Start-up costs, depending on the area and size of operation, can vary from between R500 000 and R2 million, and most franchisors expect the franchisee to have between 60% and 70% of that themselves, with finance only covering 30% to 40%. “This isn’t like buying a take away store that immediately starts generating capital,” says Hutchison. “It’s an expensive business and it’s important for franchisees to realise that.”
According to Davies, monthly expenses can range from R40 000 to R250 000 per month, depending on the size of the store, and until the first deal is closed, these
expenses will need to be paid by the franchisee. “It’s important that franchisees do not make base assumptions about what they are getting themselves into. It’s not a cash-flow friendly business, and you need to cover monthly costs. It’s essential you know what those costs are.”
His advice to franchisees is that they research property values in the area they are interested in, have a good idea of what kind of rent they will be paying and to have researched the property market thoroughly. “The South African Property Transfer Guide has all the figures and data you need from the deeds office, and we will even help you analyse it, but it’s important to have those numbers,”
An alternative property model
Don’t have the capital to buy a property franchise? Purchasing a licence instead is a viable – and more affordable – alternative.
When Barry Davies first began developing the Chas Everitt Notebook Licence, he did so to accommodate experienced agents who wished to own or operate their own businesses or trade for their own account, or independent operators wanting to convert to a national brand, but who either didn’t want to or couldn’t afford to incur the high costs and traditional expense structures associated with a full franchise and office set-up.
“We’ve got a licensed agent in Mooi Nooi for example, who the model works perfectly for,” explains Davies. “Mooi Nooi is too small for a full franchise, but the licence agreement works perfectly. She is able to hire assistants but not agents under the licence agreement, and the model is simple – there’s a low annual area licence fee of R15 000 and a monthly user fee of R1 000, which gives full access to our system. There is also a marketing pack cost, and then a royalty percentage payable only on registration of sales.”
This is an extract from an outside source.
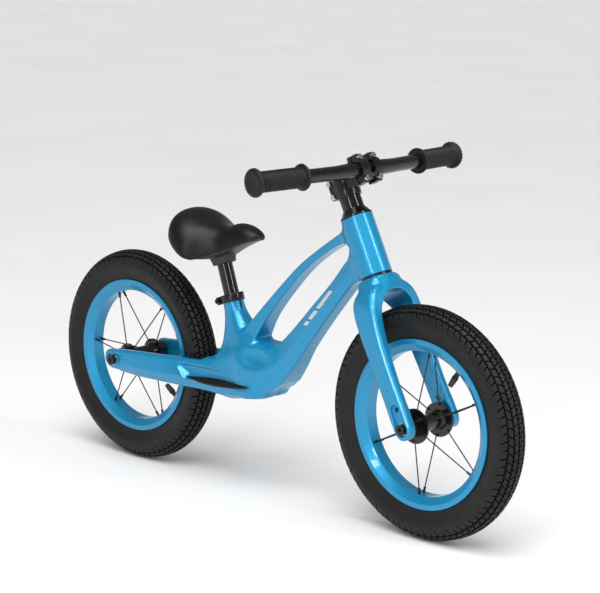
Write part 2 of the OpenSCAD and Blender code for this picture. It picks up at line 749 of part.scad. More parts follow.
// Children stand in the rim bed with Z along the spoke, pointing outwards
module rim_places(flange_d) {
    spoke_turns() translate([0, nipple_y, bed_r]) rotate([spoke_lean(flange_d), 0, 0]) children();
}
module spokes(flange_d) {
    color("black") both_sides() {
        rim_places(flange_d) translate([0, 0, -spoke_len(flange_d)])
            cylinder(d = spoke_d, h = spoke_len(flange_d) - 1, $fn = small_fn);
        flange_places(flange_d) {
            across(elbow_d, spoke_y - elbow_d / 2, flange_y + flange_half + 1, small_fn);
            across(3.6, flange_y + flange_half + slip, flange_y + flange_half + 1.3, small_fn);
        }
    }
}
module nipples(flange_d) {
    color("black") both_sides() rim_places(flange_d) difference() {
        union() {
            translate([0, 0, -9]) cylinder(d = nipple_d, h = 14, $fn = small_fn);
            translate([0, 0, rim_wall + 0.8]) cylinder(d = nipple_d + 2, h = 2, $fn = small_fn);
        }
        translate([0, 0, -10]) cylinder(d = spoke_d + 2 * slip, h = 10, $fn = small_fn);
    }
}
module hub(flange_d, seat_d, half_old) {
    shell_d = bearing_od - 3;
    out_y = half_old - 5;
    color("black") difference() {
        union() {
            across(shell_d, -flange_y, flange_y);
            both_sides() {
                across(flange_d, flange_y - flange_half, flange_y + flange_half);
                across(seat_d, flange_y, out_y - 3);
                across(bearing_od + 3, out_y - 4, out_y);
                translate([0, flange_y - 9, 0]) rotate([-90, 0, 0])
                    cylinder(d1 = shell_d, d2 = seat_d - 4, h = 8, $fn = round_fn);
            }
        }
        across(axle_d + 4, -100, 100);
        both_sides() across(bearing_od + 2 * slip, out_y - bearing_w, 100);
        both_sides() flange_places(flange_d) {
            across(elbow_d + 0.3, flange_y - 10, flange_y + flange_half + slip, small_fn);
            // The bearing seat stays clear of the spoke heads
            across(4.2, flange_y + flange_half, flange_y + flange_half + 1.8, small_fn);
        }
    }
}
module bearings(half_old) {
    out_y = half_old - 5;
    color("silver") both_sides()
        ring_across(bearing_od, axle_d + 2 * running, out_y - bearing_w + 0.01, out_y);
}
module axle(half_old) {
    color("silver") difference() {
        across(axle_d, -half_old, half_old);
        both_sides() across(axle_bolt_d + 2 * slip, half_old - 22, half_old + 1);
    }
}
module axle_sleeves(half_old) {
    color("black") both_sides()
        ring_across(axle_d + 8, axle_d + 2 * slip, half_old - 5 + air, half_old + sleeve_seat);
}
module axle_washers(half_old, thick) {
    color("silver") both_sides()
        ring_across(axle_head_d + 2, axle_bolt_d + 0.5, half_old + thick - recess_depth,
            half_old + thick - recess_depth + washer_t, small_fn);
}
module axle_bolts(half_old, thick) {
    face = half_old + thick - recess_depth + washer_t;
    color("black") both_sides() translate([0, face, 0]) rotate([-90, 0, 0])
        socket_screw(axle_bolt_d, face - half_old + 18, axle_head_d, axle_head_h, 6);
}

// ---- Seat ----
module seat_clamp() {
    outer = seat_tube_od + 7;
    color("black") difference() {
        union() {
            on_seat(-clamp_h + 1) cylinder(d = outer, h = clamp_h, $fn = round_fn);
            on_seat(-clamp_h + 1) translate([-outer / 2 - 11, -8.5, 0]) cube([14, 17, clamp_h]);
        }
        on_seat(-clamp_h) cylinder(d = seat_tube_od + 2 * slip, h = clamp_h - clamp_lip + 0.1, $fn = round_fn);
        on_seat(-clamp_h) cylinder(d = post_d + 2 * slip, h = clamp_h + 3, $fn = round_fn);
        on_seat(-clamp_h) translate([-outer, -1.2, 0]) cube([outer, 2.4, clamp_h + 3]);
        on_seat(1 - clamp_h / 2) clamp_bolt_place() translate([0, 0, -30])
            cylinder(d = bolt_d + 2 * slip, h = 60, $fn = small_fn);
    }
}
module clamp_bolt_place() {
    translate([-seat_tube_od / 2 - 3.5 - 6, -8.5, 0]) rotate([90, 0, 0]) children();
}
module seat_clamp_bolt() {
    color("black") on_seat(1 - clamp_h / 2) clamp_bolt_place() socket_screw(bolt_d, 17, screw_head_d, 5, 4);
}
post_wall = 2;
module seat_post() {
    color("black") on_seat(post_show + 1 + post_grip - post_len) difference() {
        cylinder(d = post_d, h = post_len, $fn = round_fn);
        translate([0, 0, -1]) cylinder(d = post_d - 2 * post_wall, h = post_len + 2, $fn = round_fn);
    }
}
post_grip = 26;
socket_foot = post_show + 1;
// The saddle is drawn about the foot of its socket. Each row gives a share of
// its length from the back, of its half width, and of its height for the top,
// for the widest level and for the underside.
saddle_rows = [
    [0.0, 0.42, 0.87, 0.70, 0.58], [0.03, 0.66, 0.96, 0.63, 0.45], [0.1, 0.88, 1.02, 0.5, 0.3],
    [0.22, 1.0, 0.98, 0.33, 0.14], [0.34, 0.97, 0.87, 0.18, 0.07], [0.46, 0.70, 0.78, 0.16, 0.07],
    [0.58, 0.47, 0.76, 0.26, 0.16], [0.72, 0.39, 0.84, 0.40, 0.32], [0.84, 0.35, 0.83, 0.50, 0.44],
    [0.94, 0.25, 0.74, 0.57, 0.53], [1.0, 0.12, 0.66, 0.59, 0.56]
];
saddle_back = -89;
base_lean = 21.5;
module at_saddle() {
    foot = seat_at(socket_foot, 0);
    translate([foot[0], 0, foot[1]]) children();
}
module saddle_form(inset) {
    at_saddle() swept([
        for (r = saddle_rows)
            station([saddle_back + r[0] * saddle_len, saddle_h * r[3]], 0, r[1] * saddle_w / 2 - inset,
                saddle_h * (r[2] - r[3]) - inset, saddle_h * (r[3] - r[4]) - inset / 2)
    ], 2, 2.1, true);
}
// Everything below the flat face on which the pad rests
module under_pad() {
    at_saddle() translate([-28, 0, 7]) rotate([0, -base_lean, 0])
        translate([-200, -150, -200]) cube([500, 300, 200]);
}
socket_d = post_d + 22;
socket_h = 34;
module saddle_pad() {
    color("black") difference() {
        saddle_form(0);
        under_pad();
        // Hollow round the socket of the base
        on_seat(socket_foot - 20) cylinder(d = socket_d + 2 * slip, h = 20 + socket_h + slip, $fn = round_fn);
    }
}
module saddle_base() {
    color("black") difference() {
        union() {
            intersection() {
                saddle_form(3);
                under_pad();
            }
            on_seat(socket_foot) {
                cylinder(d1 = post_d + 5, d2 = socket_d, h = 24, $fn = round_fn);
                translate([0, 0, 24]) cylinder(d = socket_d, h = socket_h - 24, $fn = round_fn);
            }
        }
        on_seat(socket_foot - 1) cylinder(d = post_d + 2 * slip, h = post_grip + 1 + slip, $fn = round_fn);
        saddle_bolt_place() translate([0, 0, -5]) cylinder(d = bolt_d + 2 * slip, h = 20, $fn = small_fn);
        saddle_bolt_place() cylinder(d = 9, h = 20, $fn = small_fn);
    }
}
module saddle_bolt() {
    color("silver") saddle_bolt_place() socket_screw(bolt_d, 4, 8.5, 3, 4);
}
// The screw that holds the post enters the back of the socket
module saddle_bolt_place() {
    on_seat(socket_foot + 11) translate([-post_d / 2 - 6, 0, 0]) rotate([0, -90, 0]) children();
}

module front_wheel_place() { at_front_axle() rotate([0, -front_valve_at, 0]) children(); }
module rear_wheel_place() { at_rear_axle() rotate([0, -rear_valve_at, 0]) children(); }

module front_tyre() { front_wheel_place() tyre(); }
module front_inner_tube() { front_wheel_place() inner_tube(); }
module front_valve_cap() { front_wheel_place() valve_cap(); }
module front_rim() { front_wheel_place() rim(front_flange_d); }
module front_hub() { front_wheel_place() hub(front_flange_d, bearing_od + 8, front_half_old); }
module front_bearings() { front_wheel_place() bearings(front_half_old); }
module front_spokes() { front_wheel_place() spokes(front_flange_d); }
module front_nipples() { front_wheel_place() nipples(front_flange_d); }
module front_axle() { at_front_axle() axle(front_half_old); }
module front_axle_sleeves() { at_front_axle() axle_sleeves(front_half_old); }
module front_axle_washers() { at_front_axle() axle_washers(front_half_old, leg_tip_t); }
module front_axle_bolts() { at_front_axle() axle_bolts(front_half_old, leg_tip_t); }
module rear_tyre() { rear_wheel_place() tyre(); }
module rear_inner_tube() { rear_wheel_place() inner_tube(); }
module rear_valve_cap() { rear_wheel_place() valve_cap(); }
module rear_rim() { rear_wheel_place() rim(rear_flange_d); }
module rear_hub() { rear_wheel_place() hub(rear_flange_d, bearing_od + 5, rear_half_old); }
module rear_bearings() { rear_wheel_place() bearings(rear_half_old); }
module rear_spokes() { rear_wheel_place() spokes(rear_flange_d); }
module rear_nipples() { rear_wheel_place() nipples(rear_flange_d); }
module rear_axle() { at_rear_axle() axle(rear_half_old); }
module rear_axle_sleeves() { at_rear_axle() axle_sleeves(rear_half_old); }
module rear_axle_washers() { at_rear_axle() axle_washers(rear_half_old, dropout_t); }
module rear_axle_bolts() { at_rear_axle() axle_bolts(rear_half_old, dropout_t); }

frame();
upper_head_bearing();
lower_head_bearing();
left_foot_pad();
right_foot_pad();
seat_clamp();
seat_clamp_bolt();
rear_axle();
rear_axle_sleeves();
rear_axle_washers();
rear_axle_bolts();
fork();
steerer_tube();
crown_race();
compression_ring();
head_cover();
headset_spacer();
stem();
stem_faceplate();
faceplate_bolts();
pinch_bolts();
top_cap();
top_cap_bolt();
star_nut();
handlebar();
left_grip();
right_grip();
front_axle();
front_axle_sleeves();
front_axle_washers();
front_axle_bolts();
front_tyre();
front_inner_tube();
front_valve_cap();
front_rim();
front_hub();
front_bearings();
front_spokes();
front_nipples();
rear_tyre();
rear_inner_tube();
rear_valve_cap();
rear_rim();
rear_hub();
rear_bearings();
rear_spokes();
rear_nipples();
seat_post();
saddle_base();
saddle_pad();
saddle_bolt();
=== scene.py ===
"""Looks of the balance bike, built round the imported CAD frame.

The cast frame and fork, the tyres, the grips and the padded saddle are modelled here in full.
Everything else keeps its CAD shape and gets a material. Lengths are in millimetres and are turned
into metres when a mesh is made; the lights and the camera are placed in metres. X points forward,
Y to the rider's left and Z up, and the origin lies on the ground midway between the axles.
"""

import json
import math

import bpy
import numpy as np
from mathutils import Matrix, Vector


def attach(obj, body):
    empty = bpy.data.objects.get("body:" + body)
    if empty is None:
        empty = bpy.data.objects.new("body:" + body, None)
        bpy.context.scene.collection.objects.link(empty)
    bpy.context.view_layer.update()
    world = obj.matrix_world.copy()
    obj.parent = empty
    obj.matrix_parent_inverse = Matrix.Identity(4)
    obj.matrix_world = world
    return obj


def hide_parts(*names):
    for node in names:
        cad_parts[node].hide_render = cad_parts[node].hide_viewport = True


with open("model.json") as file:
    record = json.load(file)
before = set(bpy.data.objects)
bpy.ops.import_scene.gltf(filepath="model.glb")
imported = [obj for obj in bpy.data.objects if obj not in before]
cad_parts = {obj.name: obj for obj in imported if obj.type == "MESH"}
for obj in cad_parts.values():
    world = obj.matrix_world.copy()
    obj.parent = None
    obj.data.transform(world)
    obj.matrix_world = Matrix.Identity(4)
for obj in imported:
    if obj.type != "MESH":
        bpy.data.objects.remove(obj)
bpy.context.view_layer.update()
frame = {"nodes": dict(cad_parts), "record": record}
nodes = frame["nodes"]

MM = 0.001
WHEEL_R = 182.0
FRONT_X, REAR_X = 325.0, -325.0
STEER_TILT = math.radians(26.5)
SEAT_TILT = math.radians(18.8)
SEAT_TOP = (-99.0, 319.0)
BAR_SWEEP = math.radians(5.0)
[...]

The Notebook Licensing model is designed for smaller areas, although in one case so far a number of licensees formed a partnership and have bought a franchise together. “Two years of licensee experience gave them the confidence in the market and experience in our systems that they needed to make the decision to buy a franchise. By partnering together they were able to put up the required capital as well,” says Davies.
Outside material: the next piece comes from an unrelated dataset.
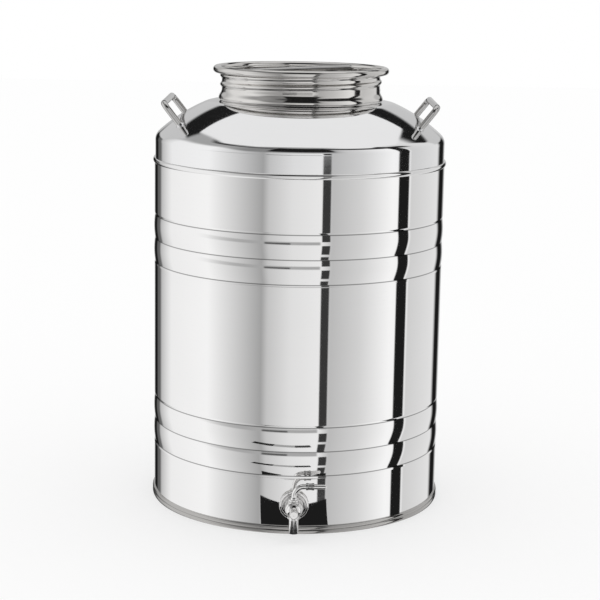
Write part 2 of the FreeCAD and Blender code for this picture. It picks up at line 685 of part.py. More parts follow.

According to Pam Snyman, chairman of IEASA, there are a number of annual fees in the real estate market:
- Non-principal registration: R529,80
- Non-principal annual levy: R364,80
- Principal registration: R1 270
- Principal annual levy: R855
Hiring a good team
Agents are a real estate franchise owner’s best assets. They are the core of the business. For that reason it is essential that owners hire the best – and franchisors will help them with the process.
“Part of the franchise agreement is providing training for agents,” says Pieter Davidtz of Jawitz Properties. “But it is essential to hire the right agents to begin with as well. This is always a challenging step, but finding the right people can mean the difference between merely running a business and running a highly successful agency.”
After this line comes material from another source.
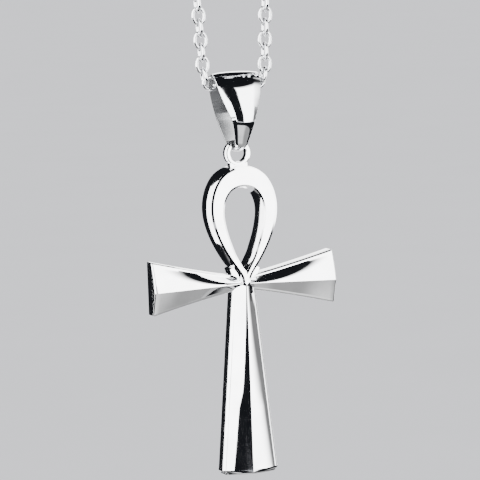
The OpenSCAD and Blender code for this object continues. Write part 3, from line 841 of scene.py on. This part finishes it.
class PENDANT_OT_clasp(bpy.types.Operator):
    """Makes the plain lobster clasp"""
    bl_idname = "pendant.clasp"
    bl_label = "Clasp"

    def execute(self, context):
        s, finish = in_mm(context.scene.pendant_clasp), context.scene.pendant_finish
        hook_x, tail_x = -(s.length - s.hook_w) / 2, (s.length - s.tail_w) / 2
        side = pi / 2 - atan((s.hook_w - s.tail_w) / 2 / (tail_x - hook_x))
        outline = []
        for x, r, first, last, steps in (
                (hook_x, s.hook_w / 2, side, 2 * pi - side, 24), (tail_x, s.tail_w / 2, -side, side, 16)):
            for k in range(steps + 1):
                a = mix(first, last, k / steps)
                outline.append((x + r * cos(a), r * sin(a)))
        steel = polished_steel("Polished clasp", finish.plain, finish.roughness * 1.5, finish.wear)
        bm = clasp_body(s, outline, hook_x, tail_x)
        piece("clasp_body", bm, steel, "chain", ["clasp"], edge=CLASP_EDGE, angle=40)
        return {"FINISHED"}


def clasp_body(s, outline, hook_x, tail_x):
    """The clasp's outline with its two holes, filled between them and given its thickness."""
    bm = bmesh.new()
    loops = [outline] + [
        [(x + r * cos(2 * pi * k / n), r * sin(2 * pi * k / n)) for k in range(n)]
        for x, r, n in ((hook_x, s.hook_hole, 32), (tail_x, s.tail_hole, 24))
    ]
    edges = []
    for loop in loops:
        verts = [bm.verts.new((x, -s.thick / 2, z)) for x, z in loop]
        edges += [bm.edges.new((a, b)) for a, b in zip(verts, verts[1:] + verts[:1])]
    bmesh.ops.triangle_fill(bm, use_beauty=True, use_dissolve=False, edges=edges)
    out = bmesh.ops.extrude_face_region(bm, geom=bm.faces[:], use_keep_orig=True)["geom"]
    moved = [v for v in out if isinstance(v, bmesh.types.BMVert)]
    bmesh.ops.translate(bm, vec=(0, s.thick, 0), verts=moved)
    bmesh.ops.dissolve_limit(bm, angle_limit=radians(2), verts=bm.verts, edges=bm.edges)
    return bm


def card_paint(name, colour, strength, low_fade, high_fade):
    """A glowing material that fades in from a card's low edges and out to its high ones."""
    paint = bpy.data.materials.new(name)
    paint.use_nodes = True
    nodes, links = paint.node_tree.nodes, paint.node_tree.links
    nodes.clear()
    out, glow = nodes.new("ShaderNodeOutputMaterial"), nodes.new("ShaderNodeEmission")
    clear, both = nodes.new("ShaderNodeBsdfTransparent"), nodes.new("ShaderNodeMixShader")
    glow.inputs["Color"].default_value = (*colour, 1)
    glow.inputs["Strength"].default_value = strength
    links.new(clear.outputs["BSDF"], both.inputs[1])
    links.new(glow.outputs["Emission"], both.inputs[2])
    links.new(both.outputs["Shader"], out.inputs["Surface"])
    place, parts = nodes.new("ShaderNodeUVMap"), nodes.new("ShaderNodeSeparateXYZ")
    links.new(place.outputs["UV"], parts.inputs["Vector"])
    shown = nodes.new("ShaderNodeValue").outputs["Value"]
    shown.default_value = 1
    for axis, near, far in zip("XY", low_fade, high_fade):
        for low, high in ((0, near), (1, 1 - far)):
            if low != high:
                edge = nodes.new("ShaderNodeMapRange")
                edge.interpolation_type = "SMOOTHSTEP"
                edge.inputs["From Min"].default_value = low
                edge.inputs["From Max"].default_value = high
                links.new(parts.outputs[axis], edge.inputs["Value"])
                shown = worked_out(nodes, links, "MULTIPLY", shown, edge.outputs["Result"])
    links.new(shown, both.inputs["Fac"])
    return paint


def facing_card(name, azimuth, elevation, distance, colour, strength, low_fade=(0, 0), high_fade=None):
    """A card that only shows in the steel: from one azimuth and elevation to another, in degrees, seen from
    the stage's middle. It fades at its edges over these shares of its width and height."""

    def at(az, el):
        a, e = radians(az), radians(el)
        return STAGE_MIDDLE + distance * Vector((sin(a) * cos(e), -cos(a) * cos(e), sin(e)))

    bm = bmesh.new()
    bmesh.ops.create_grid(bm, x_segments=12, y_segments=12, size=1)
    for v in bm.verts:
        v.co = at(mix(*azimuth, (v.co.x + 1) / 2), mix(*elevation, (v.co.y + 1) / 2))
    layer = bm.loops.layers.uv.new("UVMap")
    for face in bm.faces:
        for loop in face.loops:
            step = loop.vert.co - STAGE_MIDDLE
            az, el = degrees(atan2(step.x, -step.y)), degrees(asin(step.z / step.length))
            # The azimuth is counted from the card's first edge, so that it goes on past half a turn.
            turned = (az - azimuth[0] + 1) % 360 - 1
            loop[layer].uv = (turned / (azimuth[1] - azimuth[0]),
                              (el - elevation[0]) / (elevation[1] - elevation[0]))
    mesh = bpy.data.meshes.new(name)
    bm.to_mesh(mesh)
    bm.free()
    mesh.materials.append(card_paint(name, colour, strength, low_fade, high_fade or low_fade))
    made = bpy.data.objects.new(name, mesh)
    bpy.context.scene.collection.objects.link(made)
    made.visible_camera = made.visible_diffuse = made.visible_shadow = False
    made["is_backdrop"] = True


def add_floor(colour):
    """The pale floor below the pendant, with a light grain."""
    bm = bmesh.new()
    bmesh.ops.create_grid(bm, x_segments=1, y_segments=1, size=FLOOR_HALF)
    bmesh.ops.translate(bm, vec=(0, 0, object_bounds()[0].z - FLOOR_DROP), verts=bm.verts)
    mesh = bpy.data.meshes.new("floor")
    bm.to_mesh(mesh)
    bm.free()
    floor = bpy.data.objects.new("floor", mesh)
    bpy.context.scene.collection.objects.link(floor)
    paper, nodes, links, shader, place = principled("Pale floor")
    patches = spread(nodes, links, noise(nodes, links, place, FLOOR_TINT_SPOTS), 0, 1)
    rough = spread(nodes, links, noise(nodes, links, place, FLOOR_GRAIN_SPOTS), *FLOOR_ROUGH)
    tint = blended(nodes, links, colour, [c * 0.985 for c in colour], patches)
    links.new(tint, shader.inputs["Base Color"])
    links.new(rough, shader.inputs["Roughness"])
    mesh.materials.append(paper)
    floor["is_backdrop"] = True


def add_world(light):
    """The soft light that comes from all round."""
    world = bpy.data.worlds.new("Soft set")
    bpy.context.scene.world = world
    world.use_nodes = True
    background = world.node_tree.nodes["Background"]
    background.inputs["Color"].default_value = (0.95, 0.96, 1, 1)
    background.inputs["Strength"].default_value = 1.35 * light


def add_lamp(power):
    """The one lamp, which doesn't show in the steel."""
    data = bpy.data.lights.new("Key", "AREA")
    data.shape, data.energy = "RECTANGLE", power
    data.size, data.size_y = KEY_SIZE
    made = bpy.data.objects.new("Key", data)
    bpy.context.scene.collection.objects.link(made)
    made.location = KEY_PLACE
    made.rotation_euler = (STAGE_MIDDLE - Vector(KEY_PLACE)).to_track_quat("-Z", "Y").to_euler()
    made.visible_glossy = False


def add_camera():
    """The camera, which looks at the pendant's front from its left and a little above."""
    view = Vector((-sin(VIEW_TURN) * cos(VIEW_RISE), cos(VIEW_TURN) * cos(VIEW_RISE), -sin(VIEW_RISE)))
    level = Vector((cos(VIEW_TURN), sin(VIEW_TURN), 0))
    upright = level.cross(view)
    right = level * cos(VIEW_ROLL) + upright * sin(VIEW_ROLL)
    up = upright * cos(VIEW_ROLL) - level * sin(VIEW_ROLL)
    centre = (CROSS_FRONT + VIEW_SHIFT[0] * right + VIEW_SHIFT[1] * up) * MM
    data = bpy.data.cameras.new("Camera")
    data.sensor_width, data.lens = 36, VIEW_LENS
    data.clip_start, data.clip_end = 0.02, 60
    camera = bpy.data.objects.new("Camera", data)
    bpy.context.scene.collection.objects.link(camera)
    facing = Matrix((right, up, -view)).transposed().to_4x4()
    camera.matrix_world = Matrix.Translation(centre - VIEW_DISTANCE * view) @ facing
    return camera


class PENDANT_OT_stage(bpy.types.Operator):
    """Makes the floor, the lights and the camera"""
    bl_idname = "pendant.stage"
    bl_label = "Stage"

    def execute(self, context):
        look = context.scene.pendant_stage
        add_floor(look.floor)
        add_world(look.light)
        for name, azimuth, elevation, distance, strength, *fades in STAGE_CARDS:
            if strength:
                facing_card(name, azimuth, elevation, distance, (1, 1, 1), strength * look.light, *fades)
            else:
                facing_card(name, azimuth, elevation, distance, FLAG_GREY, 1)
        add_lamp(KEY_POWER * look.light)
        context.scene.camera = add_camera()
        return {"FINISHED"}


class PENDANT_PT_panel(bpy.types.Panel):
    """Lists the pendant's pieces"""
    bl_label = "Ankh Pendant"
    bl_idname = "PENDANT_PT_panel"
    bl_space_type = "VIEW_3D"
    bl_region_type = "UI"
    bl_category = "Pendant"

    def draw(self, context):
        column = self.layout.column()
        for operator in OPERATORS:
            column.operator(operator.bl_idname)


GROUPS = {
    "pendant_ankh": AnkhSizes, "pendant_bail": BailSizes, "pendant_chain": ChainSizes,
    "pendant_clasp": ClaspSizes, "pendant_finish": SteelFinish, "pendant_stage": StageLook,
}
OPERATORS = (PENDANT_OT_ankh, PENDANT_OT_bail, PENDANT_OT_chain, PENDANT_OT_clasp, PENDANT_OT_stage)


def register():
    for made in (*GROUPS.values(), *OPERATORS, PENDANT_PT_panel):
        bpy.utils.register_class(made)
    for name, group in GROUPS.items():
        setattr(bpy.types.Scene, name, PointerProperty(type=group))


def unregister():
    for name in GROUPS:
        delattr(bpy.types.Scene, name)
    for made in reversed((*GROUPS.values(), *OPERATORS, PENDANT_PT_panel)):
        bpy.utils.unregister_class(made)


def main():
    register()
    bpy.ops.pendant.ankh()
    bpy.ops.pendant.bail()
    bpy.ops.pendant.chain()
    bpy.ops.pendant.clasp()
    bpy.ops.pendant.stage()


if __name__ == "__main__":
    main()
As a franchisee, don’t be shy to ask your franchisor for help. Often they know the agents in your area and offer advice. You should also do your homework on who is available and what their personalities are like.
“Invite agents in your area of interest for casual evening chats,” advises Chris Hutchison of Engel & Völkers. “Get to know your area and the property specialists in them. See who would be a good fit in your agency. The right agents have great contacts, good relationships with the banks and understand their area dynamics.”
Hutchison does not say that new blood should be avoided. “Because the franchise model comes complete with training, a good mix between established agents and new entrants to the industry is not only possible, but gives you a nice, fresh balance.”
Craig Hutchison offers tips on how to spot a red flag when researching a franchisor:
- If you can’t get a referral from a current fanchisee, be wary of the franchisor’s support of its franchisees
- If the franchisor doesn’t want you to speak to any of its franchisees and won’t give you a list of contact details
- If the franchisor is in too much of a hurry to sign the agreement
- If the franchisor is not willing to disclose financials or how its systems work, even after a non-disclosure document has been signed
- Most importantly: does the franchise grab you? Do you feel comfortable with the franchisor? This is a relationship – you need to all get along at a professional level.
Although multiple-franchisee owner Francois Greeff owns the Engel & Völkers office in Centurion, he isn’t running it. He has a great principal doing that in his stead, Wendy Williams.
When the Centurion office was put up for sale in 2004, it had a successful team of agents working for it and an experienced principal, Wendy Williams, running the show. “Head office was very comfortable with a buyer who was inexperienced in the property industry buying the Centurion office because we had an established team running the shop,” she says.
Greeff invested in the franchise and is involved in the weekly buyers meeting and general meetings, but on the whole he remains the owner but not an active principal in the business, leaving the day-to-day operations in Williams’ capable hands. And they are indeed capable hands. Nominated as top office team leader five years in a row and winner for the last three years, with an additional three nominations as top international leader under her belt, Williams runs the Engel & Völkers Centurion office seamlessly – so well in fact that head office sends potential franchisees and trainee agents and principals to her shop to see how it’s done.
“Francois is an investor. As long as he has a team who he knows is running his store well and who knows the business, he is comfortable with the arrangement,” says Williams. “It is vitally important that a non-hands-on owner has a manager who is not only hands-on and well-versed in the industry, but understands marketing, HR and administrative areas of the business as well. A principal who is only a store manager will not be able to address other departments if something goes wrong. A principal needs to understand all aspects of the business and still be empathetic and sympathetic towards the agents.”